After diligently contributing to your 401(k) for years, you may have accumulated a decent retirement fund. You and your spouse probably had plans for what you would do after retirement, and that money was going to help make those dreams a reality.

Then, the unthinkable happened, and you now face divorce. As part of your property division, you need to divide those retirement funds. Your first thoughts may be about how to rebuild that fund quickly so that you can retire, and rightly so. However, you have another issue to address with dividing this account — the taxes. If you aren’t careful, you could end up paying a hefty price for splitting those funds, and it’s completely unnecessary.

Avoiding those taxes and penalties in a divorce

The law provides for dividing qualifying retirement funds and pension plans in a divorce since it is recognized that life happens. The funds qualify as marital property, so something had to give the opportunity for the division of this asset without penalizing the parties. If your retirement plan falls under the Employee Retirement Income Security Act, you can ask the court to issue a qualified domestic relations order, or QDRO. Please note that IRAs do not qualify.
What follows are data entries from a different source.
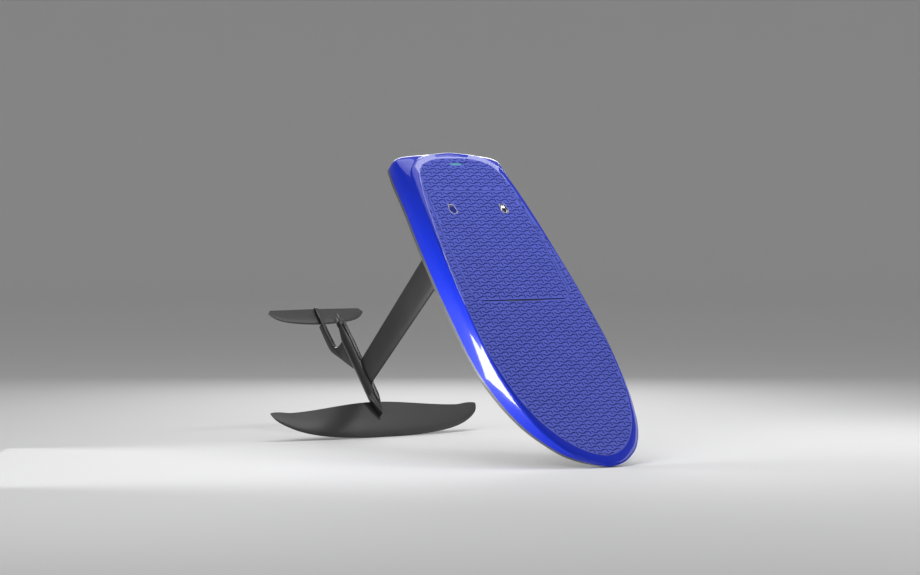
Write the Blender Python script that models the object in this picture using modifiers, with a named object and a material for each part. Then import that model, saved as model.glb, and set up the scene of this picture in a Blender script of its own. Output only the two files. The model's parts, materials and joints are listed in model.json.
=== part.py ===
"""Electric hydrofoil board, standing on its nose and on the front wing.

Everything is modelled in the board's own frame: x runs forward from the tail edge to the nose,
y runs to port, z is up from the top of the deck pad.  One empty leans that frame forward until
the nose and the leading edge of the front wing rest on the same floor.  Sizes are in metres.
"""
import bpy
import bmesh
import math
from mathutils import Matrix, Vector

# ---------------------------------------------------------------- driving dimensions
GAP = 0.0003                 # clearance between pieces that touch
SKIN = 0.004                 # wall of the two hull shells
PAD_DEEP = 0.005             # thickness of the foam deck pads
DECK = -PAD_DEEP - GAP       # height of the deck under the pads
BELLY = -0.120               # flat bottom of the hull
ROUND_UNDER = 0.012          # height of the rounding between the rail and the flat bottom
SAMPLES = 29                 # points along each half outline of the hull

HATCH_REAR, HATCH_FRONT = 0.198, 0.7405
HATCH_CORNERS = [(HATCH_REAR, 0.199, 0.052), (0.40, 0.2195, 0.30), (HATCH_FRONT, 0.2265, 0.052)]
HATCH_SLIT = 0.002           # gap all round the hatch
LID_DEEP = 0.008
LID_TOP = -PAD_DEEP - GAP
LID_BOTTOM = LID_TOP - LID_DEEP
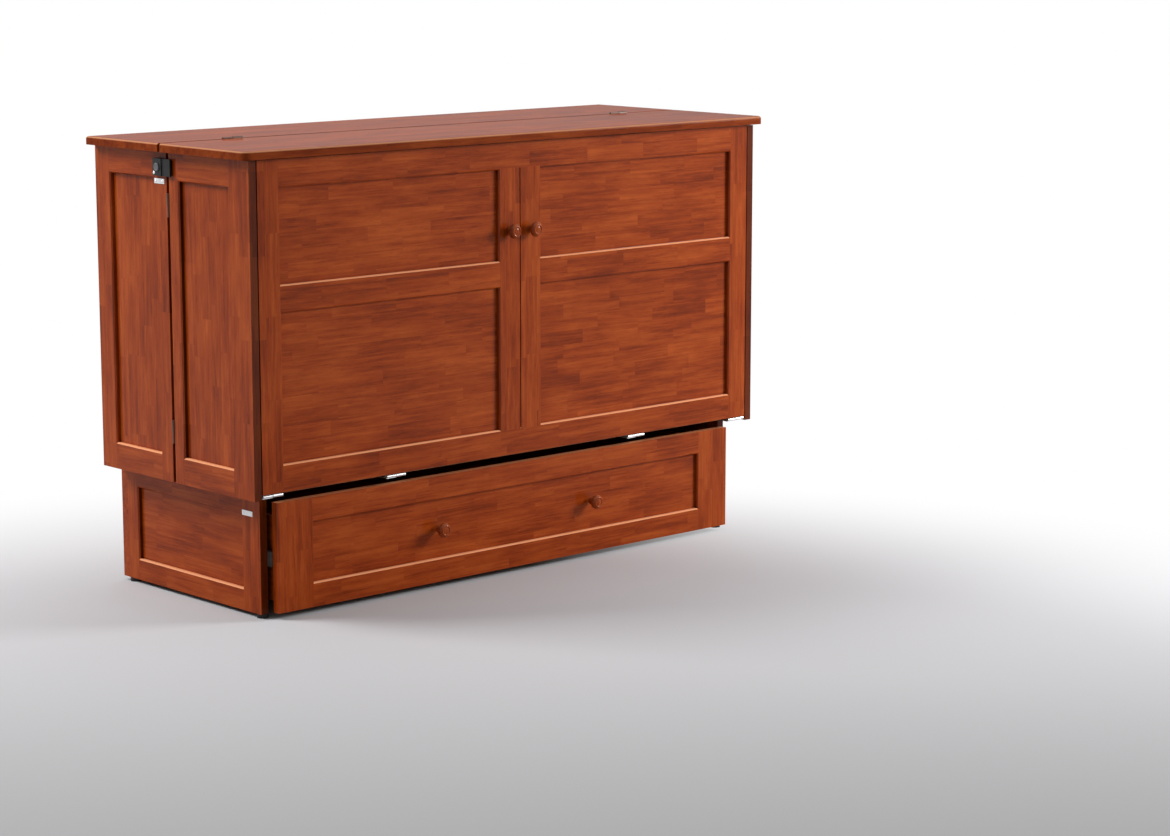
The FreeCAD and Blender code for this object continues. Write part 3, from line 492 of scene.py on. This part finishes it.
def round_corner(x, z, half_x, half_z, radius):
    """Moves a point of a rectangle so that its corners become round. Returns the point and the way out."""
    dx, dz = abs(x) - (half_x - radius), abs(z) - (half_z - radius)
    if dx > 0.0 and dz > 0.0:
        grow = max(dx, dz) / math.hypot(dx, dz)
        dx, dz = dx * grow, dz * grow
        x = math.copysign(half_x - radius + dx, x)
        z = math.copysign(half_z - radius + dz, z)
        length = math.hypot(dx, dz)
        return x, z, math.copysign(dx / length, x), math.copysign(dz / length, z)
    if dx > dz:
        return x, z, math.copysign(1.0, x), 0.0
    return x, z, 0.0, math.copysign(1.0, z)


def quilted_section(label, node, body, finish, cord_finish):
    """A mattress section: two quilted crowned faces, a boxing strip that swells, and piping on both seams."""
    s = bpy.context.scene.cabinet_bed
    low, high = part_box(node)
    middle, half = (low + high) / 2.0, (high - low) / 2.0
    columns, rows = s.quilt_columns * PAD_STEPS, s.quilt_rows * PAD_STEPS
    half_x, half_z = half.x - SECTION_ROOM, half.z - SECTION_ROOM
    seam = half.y - s.quilt_depth - SEAM_ROOM

    def lie(i, k):
        """A point of the face, its way out, and how far the quilting lifts it, from 0 to 1."""
        u, v = 2.0 * i / columns - 1.0, 2.0 * k / rows - 1.0
        x, z, out_x, out_z = round_corner(u * half_x, v * half_z, half_x, half_z, SECTION_CORNER)
        x -= out_x * SIDE_WAIST * max(0.0, 1.0 - v * v)
        z -= out_z * END_WAIST * max(0.0, 1.0 - u * u)
        crown = (1.0 - abs(u) ** 10) * (1.0 - abs(v) ** 6)
        over, along = abs(math.sin(math.pi * i / PAD_STEPS)), abs(math.sin(math.pi * k / PAD_STEPS))
        pad = (over * along) ** PAD_FULLNESS
        return x, z, out_x, out_z, crown * (STITCHED_RISE + PAD_RISE * pad)

    mesh = bmesh.new()

    def face(sign):
        grid = {}
        for i in range(columns + 1):
            for k in range(rows + 1):
                x, z, _, _, rise = lie(i, k)
                grid[i, k] = mesh.verts.new(middle + Vector((x, sign * (seam + s.quilt_depth * rise), z)))
        for i in range(columns):
            for k in range(rows):
                mesh.faces.new((grid[i, k], grid[i + 1, k], grid[i + 1, k + 1], grid[i, k + 1]))
        return grid

    front, back = face(-1.0), face(1.0)
    edge = [(i, 0) for i in range(columns)] + [(columns, k) for k in range(rows)]
    edge += [(i, rows) for i in range(columns, 0, -1)] + [(0, k) for k in range(rows, 0, -1)]
    rings = [[front[place] for place in edge]]
    for step in range(1, BOXING_STEPS):
        t = 2.0 * step / BOXING_STEPS - 1.0
        swell = BOXING_SWELL * (1.0 - t * t)
        ring = []
        for i, k in edge:
            x, z, out_x, out_z, _ = lie(i, k)
            ring.append(mesh.verts.new(middle + Vector((x + out_x * swell, seam * t, z + out_z * swell))))
        rings.append(ring)
    rings.append([back[place] for place in edge])
    bridge(mesh, rings)
    section = new_piece(label, mesh, finish, body)
    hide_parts(node)

    curve = bpy.data.curves.new(label + "_piping", "CURVE")
    curve.dimensions = "3D"
    curve.bevel_depth = PIPING_RADIUS
    curve.bevel_resolution = 3
    for sign in (-1.0, 1.0):
        spline = curve.splines.new("POLY")
        spline.points.add(len(edge) - 1)
        for point, (i, k) in zip(spline.points, edge):
            x, z, out_x, out_z, _ = lie(i, k)
            spot = Vector((x + PIPING_STANDS_OUT * out_x, sign * seam, z + PIPING_STANDS_OUT * out_z))
            point.co = (*(middle + spot), 1.0)
        spline.use_cyclic_u = True
    curve.materials.append(cord_finish)
    piping = bpy.data.objects.new(label + "_piping", curve)
    bpy.context.scene.collection.objects.link(piping)
    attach(piping, body)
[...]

Your QDRO must meet certain criteria before a Rhode Island judge will sign off on it:

  • The name and address of the account holder, i.e. you or your spouse
  • The intended beneficiary or recipient of funds from the account
  • The amount awarded to you or your future former spouse
  • The amount, form and frequency of payments to the recipient or beneficiary

You will also need to consult with the administrator of the plan since the QDRO requirements could vary. Skipping this step could throw a monkey wrench into your plans. Moreover, your plan administrator may not get back to you in a timely manner, so the sooner you begin this process, the better. It is crucial that you receive this order prior to moving any funds in efforts to avoid the taxes and penalties that ordinarily come with withdrawals, especially if you are under the age of 59 1/2.

Because a QDRO needs to contain specific information and adhere to certain laws, it would more than likely not benefit you to attempt to create this order on your own. Your plan administrator may offer you a form, but it may be inadequate depending on the details of your divorce settlement. You could use it as a guide, but that may be the extent of its usefulness. A tailored order would better suit your needs.